• _OBJECTIVE_:
Repeat everything from the line holding "bpy.context.scene.collection.objects.link(empty)" to the line holding "cad_parts[node].hide_render = cad_parts[node].hide_viewport", inclusive, exactly. Leave out the rest.
============================================================
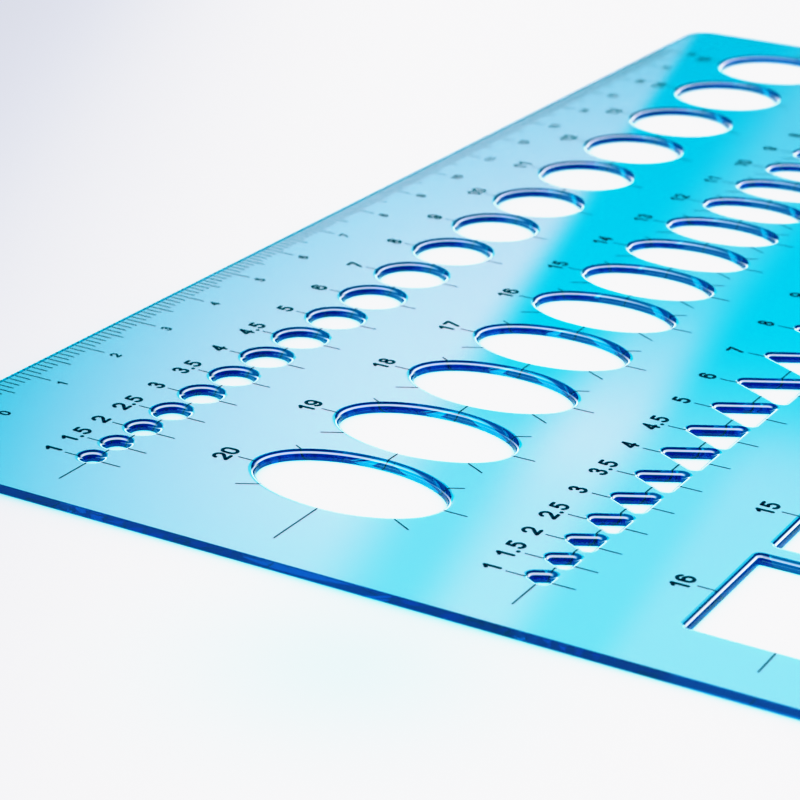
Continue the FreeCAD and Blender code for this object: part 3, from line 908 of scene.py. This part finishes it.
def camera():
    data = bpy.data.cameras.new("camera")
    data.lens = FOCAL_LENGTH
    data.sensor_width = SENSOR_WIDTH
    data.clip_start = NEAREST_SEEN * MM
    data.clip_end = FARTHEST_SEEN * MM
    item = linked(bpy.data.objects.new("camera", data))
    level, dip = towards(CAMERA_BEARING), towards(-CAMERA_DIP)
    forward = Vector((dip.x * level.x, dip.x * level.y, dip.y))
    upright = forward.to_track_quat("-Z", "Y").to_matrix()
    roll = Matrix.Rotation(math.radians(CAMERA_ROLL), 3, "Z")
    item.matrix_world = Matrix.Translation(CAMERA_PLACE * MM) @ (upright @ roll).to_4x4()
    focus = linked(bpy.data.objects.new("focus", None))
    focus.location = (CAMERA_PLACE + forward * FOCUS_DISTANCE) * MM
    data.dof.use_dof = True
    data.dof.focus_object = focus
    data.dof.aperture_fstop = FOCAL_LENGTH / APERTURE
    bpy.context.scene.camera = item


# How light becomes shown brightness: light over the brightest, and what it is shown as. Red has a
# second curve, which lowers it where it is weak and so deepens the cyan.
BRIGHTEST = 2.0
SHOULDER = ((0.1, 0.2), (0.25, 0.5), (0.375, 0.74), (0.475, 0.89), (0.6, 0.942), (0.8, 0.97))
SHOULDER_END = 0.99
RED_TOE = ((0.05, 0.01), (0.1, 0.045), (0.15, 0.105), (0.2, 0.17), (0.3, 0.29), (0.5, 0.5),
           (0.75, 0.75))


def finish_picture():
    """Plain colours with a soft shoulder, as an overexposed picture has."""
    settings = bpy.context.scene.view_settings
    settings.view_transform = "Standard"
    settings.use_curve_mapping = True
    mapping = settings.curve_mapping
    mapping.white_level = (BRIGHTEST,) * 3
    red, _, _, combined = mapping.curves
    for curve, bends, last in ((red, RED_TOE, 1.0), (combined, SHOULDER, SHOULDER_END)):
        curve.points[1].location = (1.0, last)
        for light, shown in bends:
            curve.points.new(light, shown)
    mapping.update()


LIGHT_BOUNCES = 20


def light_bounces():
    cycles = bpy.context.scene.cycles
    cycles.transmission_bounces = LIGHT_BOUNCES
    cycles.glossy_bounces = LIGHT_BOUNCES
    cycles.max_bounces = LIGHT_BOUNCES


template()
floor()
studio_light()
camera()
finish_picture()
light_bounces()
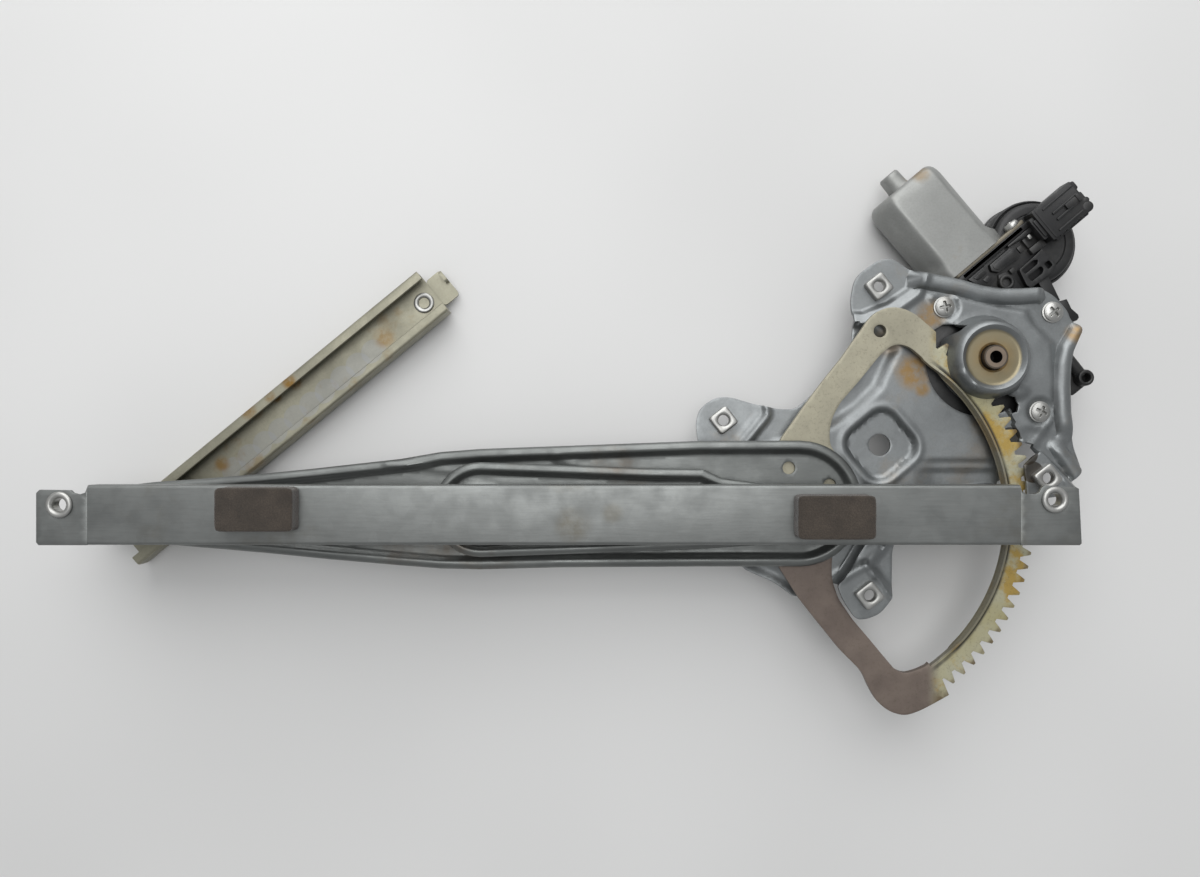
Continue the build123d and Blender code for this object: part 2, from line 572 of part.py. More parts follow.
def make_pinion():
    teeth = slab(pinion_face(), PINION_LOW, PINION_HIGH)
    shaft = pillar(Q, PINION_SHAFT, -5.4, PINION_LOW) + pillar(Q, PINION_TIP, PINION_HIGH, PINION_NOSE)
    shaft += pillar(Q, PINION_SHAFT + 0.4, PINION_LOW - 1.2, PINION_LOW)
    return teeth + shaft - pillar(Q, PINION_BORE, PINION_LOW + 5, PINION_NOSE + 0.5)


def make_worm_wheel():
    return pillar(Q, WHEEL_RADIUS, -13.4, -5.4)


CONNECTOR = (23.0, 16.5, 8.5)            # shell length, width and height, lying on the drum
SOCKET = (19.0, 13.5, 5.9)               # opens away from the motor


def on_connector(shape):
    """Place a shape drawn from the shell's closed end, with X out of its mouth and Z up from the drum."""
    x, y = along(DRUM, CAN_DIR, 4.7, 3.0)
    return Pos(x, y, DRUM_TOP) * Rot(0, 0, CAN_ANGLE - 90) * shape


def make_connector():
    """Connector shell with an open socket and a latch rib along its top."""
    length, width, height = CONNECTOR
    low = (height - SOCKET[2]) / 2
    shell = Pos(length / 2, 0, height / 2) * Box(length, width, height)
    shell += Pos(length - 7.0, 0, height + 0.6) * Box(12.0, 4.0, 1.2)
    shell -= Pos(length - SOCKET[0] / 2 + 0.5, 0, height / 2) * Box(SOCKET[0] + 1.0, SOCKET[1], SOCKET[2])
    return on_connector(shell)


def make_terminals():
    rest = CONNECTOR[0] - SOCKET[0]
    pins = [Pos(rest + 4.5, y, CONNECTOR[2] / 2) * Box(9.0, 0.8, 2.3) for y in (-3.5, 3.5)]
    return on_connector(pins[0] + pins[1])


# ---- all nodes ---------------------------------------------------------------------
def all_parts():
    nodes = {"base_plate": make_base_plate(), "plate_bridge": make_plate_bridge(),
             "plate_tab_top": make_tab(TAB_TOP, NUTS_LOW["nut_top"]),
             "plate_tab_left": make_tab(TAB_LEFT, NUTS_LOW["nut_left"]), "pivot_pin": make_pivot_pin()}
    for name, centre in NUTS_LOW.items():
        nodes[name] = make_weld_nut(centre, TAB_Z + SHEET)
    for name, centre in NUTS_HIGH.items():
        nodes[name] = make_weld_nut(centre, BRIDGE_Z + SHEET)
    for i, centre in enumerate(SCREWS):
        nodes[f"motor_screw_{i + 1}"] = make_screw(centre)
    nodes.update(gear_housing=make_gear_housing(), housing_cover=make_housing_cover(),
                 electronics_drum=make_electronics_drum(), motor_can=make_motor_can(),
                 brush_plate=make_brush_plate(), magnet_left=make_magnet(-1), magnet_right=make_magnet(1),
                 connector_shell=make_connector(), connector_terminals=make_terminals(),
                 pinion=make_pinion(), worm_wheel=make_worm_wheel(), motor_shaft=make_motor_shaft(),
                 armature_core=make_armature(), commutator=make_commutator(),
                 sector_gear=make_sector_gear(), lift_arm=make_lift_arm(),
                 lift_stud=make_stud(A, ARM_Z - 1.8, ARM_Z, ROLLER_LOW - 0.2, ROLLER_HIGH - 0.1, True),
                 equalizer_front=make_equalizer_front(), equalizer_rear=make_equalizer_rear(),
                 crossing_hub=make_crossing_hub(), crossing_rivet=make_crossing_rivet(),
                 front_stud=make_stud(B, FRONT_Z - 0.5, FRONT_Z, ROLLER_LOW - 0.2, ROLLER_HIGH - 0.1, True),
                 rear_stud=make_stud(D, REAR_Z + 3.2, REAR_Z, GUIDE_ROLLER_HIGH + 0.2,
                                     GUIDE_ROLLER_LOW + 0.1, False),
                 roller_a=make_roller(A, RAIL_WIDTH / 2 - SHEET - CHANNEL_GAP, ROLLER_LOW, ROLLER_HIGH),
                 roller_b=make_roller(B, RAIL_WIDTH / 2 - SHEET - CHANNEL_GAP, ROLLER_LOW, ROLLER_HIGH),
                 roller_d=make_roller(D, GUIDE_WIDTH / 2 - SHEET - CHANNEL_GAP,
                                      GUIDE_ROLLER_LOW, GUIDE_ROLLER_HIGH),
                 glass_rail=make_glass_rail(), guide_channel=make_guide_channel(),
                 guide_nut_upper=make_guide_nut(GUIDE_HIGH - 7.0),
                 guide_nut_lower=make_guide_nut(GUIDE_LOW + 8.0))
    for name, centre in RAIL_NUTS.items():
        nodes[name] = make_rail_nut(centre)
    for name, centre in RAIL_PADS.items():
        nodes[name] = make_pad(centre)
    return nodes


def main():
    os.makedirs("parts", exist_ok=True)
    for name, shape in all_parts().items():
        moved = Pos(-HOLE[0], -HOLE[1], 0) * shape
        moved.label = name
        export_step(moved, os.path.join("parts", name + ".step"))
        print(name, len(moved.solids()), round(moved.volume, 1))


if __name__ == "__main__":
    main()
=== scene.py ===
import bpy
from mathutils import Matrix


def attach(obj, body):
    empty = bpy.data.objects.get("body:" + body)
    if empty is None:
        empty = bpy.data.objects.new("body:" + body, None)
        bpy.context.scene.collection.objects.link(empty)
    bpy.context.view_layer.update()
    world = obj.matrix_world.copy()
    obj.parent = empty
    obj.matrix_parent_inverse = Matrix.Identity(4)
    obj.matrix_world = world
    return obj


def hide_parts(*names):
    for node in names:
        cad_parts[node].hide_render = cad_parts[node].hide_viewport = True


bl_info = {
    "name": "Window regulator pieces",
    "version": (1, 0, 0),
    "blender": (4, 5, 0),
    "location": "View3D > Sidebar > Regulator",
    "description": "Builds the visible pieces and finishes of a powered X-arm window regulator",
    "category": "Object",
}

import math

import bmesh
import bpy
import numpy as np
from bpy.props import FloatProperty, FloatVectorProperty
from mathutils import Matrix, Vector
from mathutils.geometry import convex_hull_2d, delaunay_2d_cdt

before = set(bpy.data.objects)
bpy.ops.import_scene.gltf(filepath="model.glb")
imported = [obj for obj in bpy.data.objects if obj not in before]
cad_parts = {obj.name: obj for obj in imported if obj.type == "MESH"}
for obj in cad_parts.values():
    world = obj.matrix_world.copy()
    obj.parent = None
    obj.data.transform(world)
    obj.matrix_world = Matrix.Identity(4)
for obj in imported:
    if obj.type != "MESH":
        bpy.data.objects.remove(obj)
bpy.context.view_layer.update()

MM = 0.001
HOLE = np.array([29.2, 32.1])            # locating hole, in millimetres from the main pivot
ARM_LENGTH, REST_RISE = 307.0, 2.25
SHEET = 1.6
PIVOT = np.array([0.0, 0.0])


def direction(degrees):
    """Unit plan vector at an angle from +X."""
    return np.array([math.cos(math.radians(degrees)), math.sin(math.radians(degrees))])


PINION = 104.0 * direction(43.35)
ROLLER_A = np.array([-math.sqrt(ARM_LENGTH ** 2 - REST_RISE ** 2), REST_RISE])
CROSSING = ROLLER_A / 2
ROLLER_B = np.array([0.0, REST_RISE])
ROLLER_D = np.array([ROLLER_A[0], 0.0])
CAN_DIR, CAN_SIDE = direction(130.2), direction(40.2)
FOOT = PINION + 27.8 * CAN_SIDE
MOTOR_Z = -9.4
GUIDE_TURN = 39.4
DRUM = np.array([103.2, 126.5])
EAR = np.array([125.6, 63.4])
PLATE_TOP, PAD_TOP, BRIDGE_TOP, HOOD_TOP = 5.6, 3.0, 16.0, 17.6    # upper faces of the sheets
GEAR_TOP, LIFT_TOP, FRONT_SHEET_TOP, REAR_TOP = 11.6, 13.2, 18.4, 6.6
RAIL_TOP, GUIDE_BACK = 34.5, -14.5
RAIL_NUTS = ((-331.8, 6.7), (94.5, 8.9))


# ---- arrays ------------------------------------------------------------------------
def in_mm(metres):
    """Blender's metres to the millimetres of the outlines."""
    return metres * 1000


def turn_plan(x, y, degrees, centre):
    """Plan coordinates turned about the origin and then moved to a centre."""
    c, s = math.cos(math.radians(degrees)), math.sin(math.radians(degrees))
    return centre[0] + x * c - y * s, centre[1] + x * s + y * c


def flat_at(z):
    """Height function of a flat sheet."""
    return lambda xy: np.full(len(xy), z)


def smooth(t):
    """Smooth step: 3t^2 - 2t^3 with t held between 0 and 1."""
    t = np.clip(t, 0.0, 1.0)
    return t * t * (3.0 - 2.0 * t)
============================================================
• _RIGHT ANSWER_:
        bpy.context.scene.collection.objects.link(empty)
    bpy.context.view_layer.update()
    world = obj.matrix_world.copy()
    obj.parent = empty
    obj.matrix_parent_inverse = Matrix.Identity(4)
    obj.matrix_world = world
    return obj


def hide_parts(*names):
    for node in names:
        cad_parts[node].hide_render = cad_parts[node].hide_viewport = True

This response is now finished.